Here we have a very encouraging bottom line to this exercise. First of all, today’s share price is well below the $750/share that falls out of the rather conservative growth picture that I have adopted. Then, two years into this future, Apple share price rises to nearly $1000. At that point, Apple has $220B in cash ($236/share), earnings of $72B ($78/sh) and a P/E ratio of about 11. In the fifth year, ending Q1/17, the share price has risen to nearly $1400 about half of which is cash, and the P/E is about 12.

Conclusion. I undertook the exercise above to satisfy my investor curiosity about how secure Apple’s future might be and how much risk there is in holding an overweight position. The most startling conclusion from all this is that in spite of the huge size to which Apple has grown today, its current growth rate, even as it declines rapidly, carries the company to a size and a market value which, to my knowledge, are unprecedented in the history of business and finance.

In fact, in Apple we are seeing the first truly post-Marxist industrial company– a company whose manufacturing is tapping the vast labor pool fleeing the desperately poor Chinese countryside for a better life, and a company whose markets include the huge emerging middle class of the former Communist bloc countries.
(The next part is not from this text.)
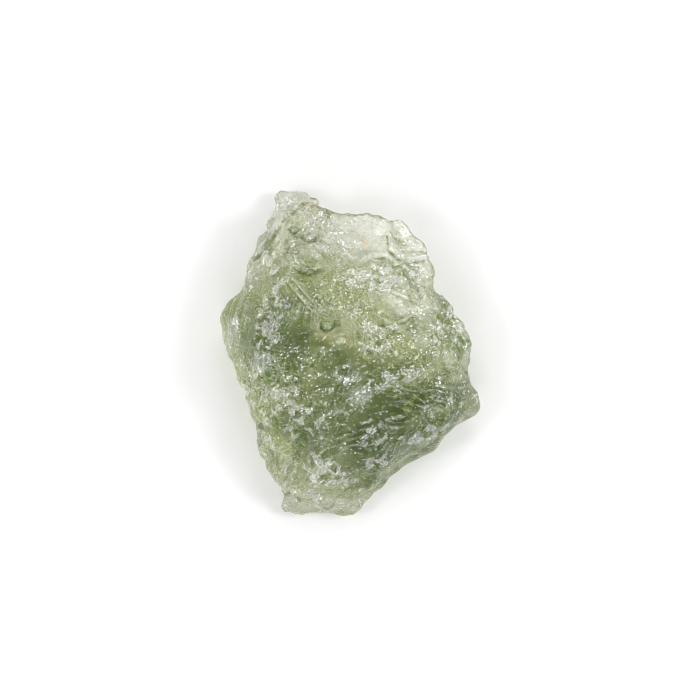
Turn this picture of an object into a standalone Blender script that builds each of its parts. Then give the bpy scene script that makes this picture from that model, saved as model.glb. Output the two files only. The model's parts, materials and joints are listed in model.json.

Of course, all of these predictions assume that the world economy avoids a catastrophe, by no means a sure thing in today’s environment. In fact Graph 1 shows that the “Great Recession” of 2009 did cause major dislocation. It also shows that the effect was temporary and that Apple, like other great enterprises, came back from it strengthened and wizened. But it also assumes no new blockbuster product introductions by Apple, including the much-rumored Apple TV. So there is both upside and downside uncertainty in this future.

Finally, as earnings are announced in a few weeks and then in future quarters, their level of agreement with the projected values here will provide calibration as to whether the real future is better or worse than what was projected here.